In realtà a bloccare qualunque attività dovrebbe essere il "Catasto incendi" nel quale si inseriscono le aree e le particelle colpite dai roghi. Per l'Ennese però, come per altre province siciliane, questo Catasto non è aggiornato e gli ultimi dati inseriti risalirebbero al 2008 - 2009. Così chiunque oggi chiede una licenza edilizia su un'area incendiata negli ultimi 4 anni la ottiene, perché gli Uffici competenti, dagli Utc Comunali al genio civile, dalle soprintendenze agli altri organismi, si collegano telematicamente ai dati del Catasto incendi disponibili presso l'assessorato regionale Territorio e ambiente che non è aggiornato. Per rendersi conto della stortura basta guardare agli edifici, ville, condomini sorti in aree incendiate negli ultimi anni, come anche il calendario venatorio della Regione, che autorizza la caccia anche su vastissime aree che lo scorso anno e questa estate sono state incendiate.

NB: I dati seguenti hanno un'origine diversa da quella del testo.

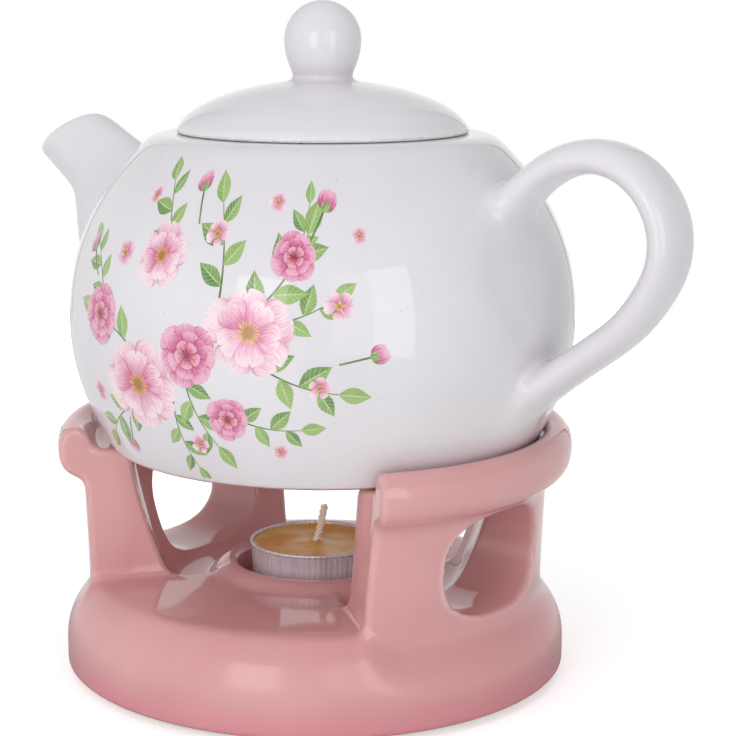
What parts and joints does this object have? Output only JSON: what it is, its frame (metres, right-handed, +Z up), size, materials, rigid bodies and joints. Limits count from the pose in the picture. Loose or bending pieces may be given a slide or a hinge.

«La ratio di questa norma - prosegue Salamone - è che dove arriva il fuoco si dovrebbe sospendere qualunque attività umana per consentire alla natura di recuperare. Auspico che gli organi competenti attivino controlli più rigidi ed evitare fenomeni speculativi di qualunque genere. Purtroppo si tratta di un fenomeno complesso, non certamente da liquidare con la semplice azione del piromane pazzo e malato. Non funziona la prevenzione, anche quella demandata a Comuni e Province i primi a non ottemperare all'eliminazione delle sterpaglie perfino nei quartieri di città e paesi. Ci sono poi leggi comunitarie calate senza alcuna conoscenza del territorio». Salamone spiega di riferirsi alle normative che hanno vietato agli imprenditori agrozootecnici di bruciare sul posto resti di puliture, potature e diserbo, determinando un insostenibile aggravio dei costi che non fa altro che aumentare, da un lato i fatti illeciti, dall'altro l'abbandono delle campagne.

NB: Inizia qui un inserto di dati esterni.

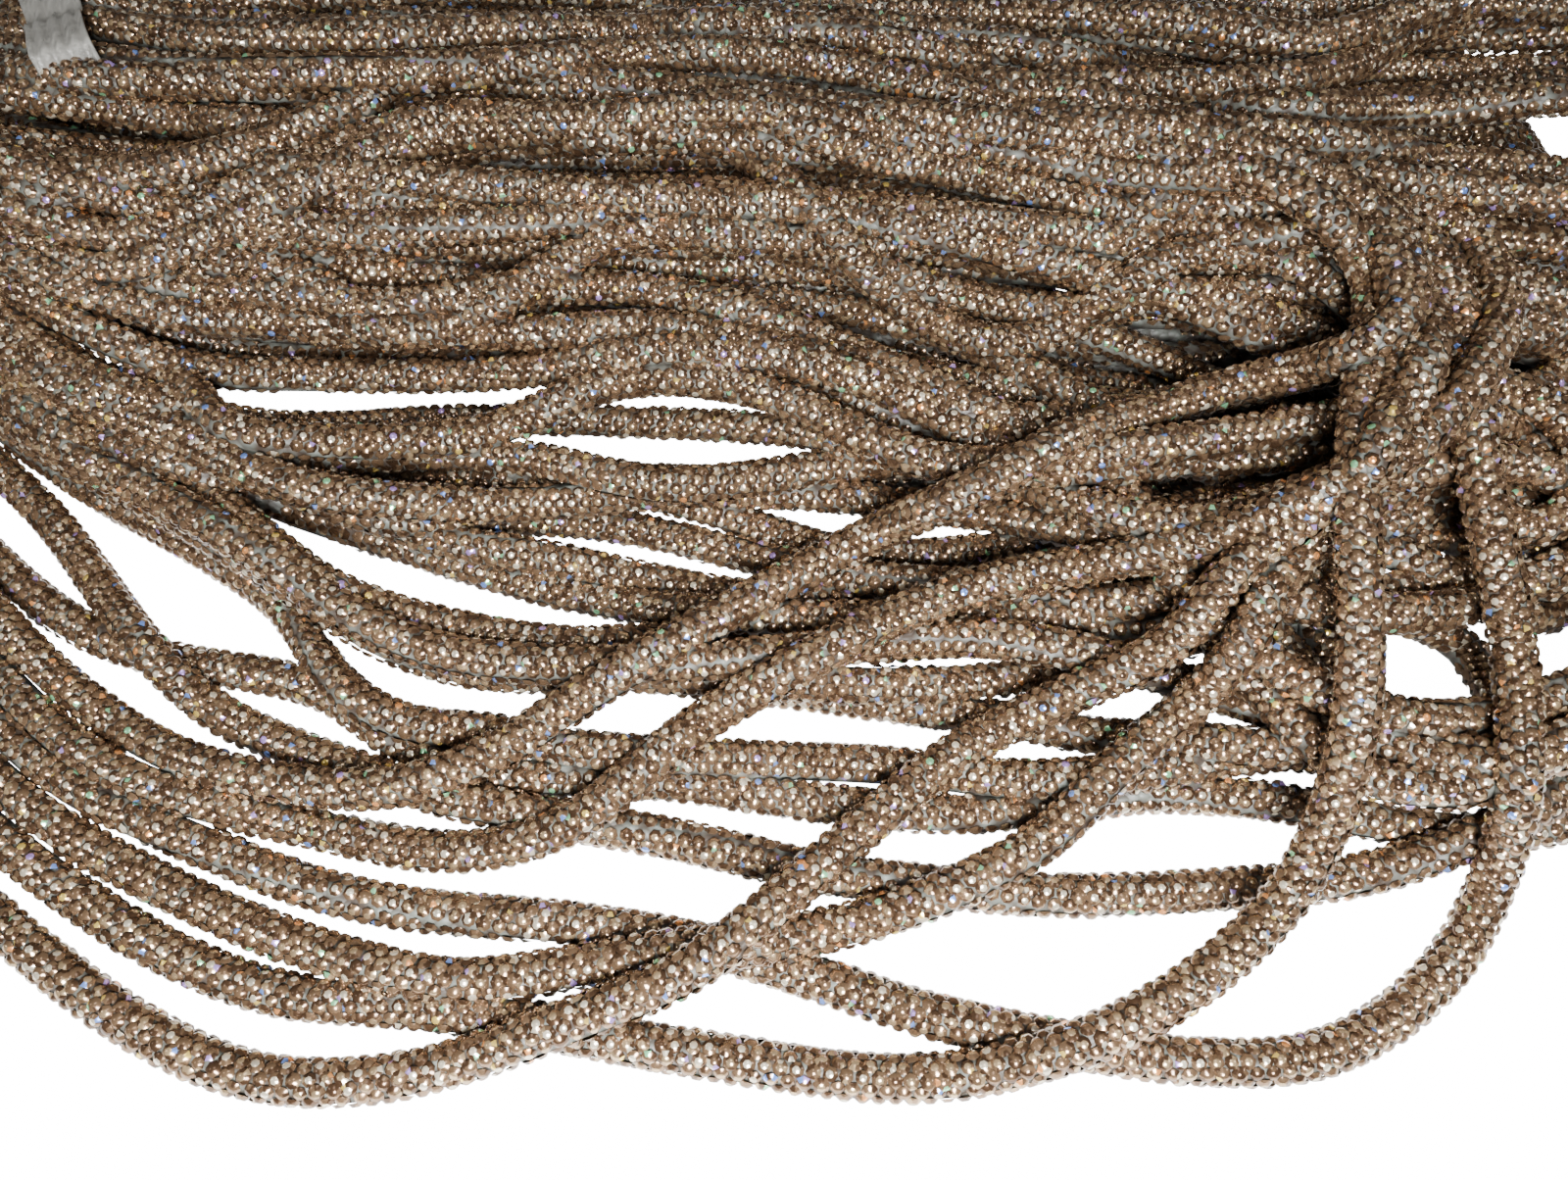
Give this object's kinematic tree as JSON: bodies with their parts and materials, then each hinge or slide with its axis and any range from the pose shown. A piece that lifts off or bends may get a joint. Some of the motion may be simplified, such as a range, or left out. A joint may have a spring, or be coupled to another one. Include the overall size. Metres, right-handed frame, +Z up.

«La preoccupazione è che se non si inverte la rotta - aggiunge il responsabile provinciale della Cia - la situazione potrà solo peggiorare. Bisogna prendere atto che la popolazione di bovini e ovicaprini è diminuita progressivamente e che continuerà a diminuire perché la zootecnia è una attività che i nostri operatori stanno abbandonando dopo millenni con grande dolore, ma perché non riescono più a sostenere i costi a fronte di un reddito che si assottiglia. Allora bisogna prepararsi a fronteggiare i prossimi anni nei quali avremo decine di ettari di incolti in più, a seguito della normativa europea che concede un contributo appetibile, perché senza alcun costo, per l'imprenditore agricolo che abbandona per 7 anni i terreni coltivati a cereali. Erba al posto di grano da destinare a pascolo. Peccato che senza bestiame quei presunti pascoli diverranno distese di sterpaglie e quindi ulteriori micce».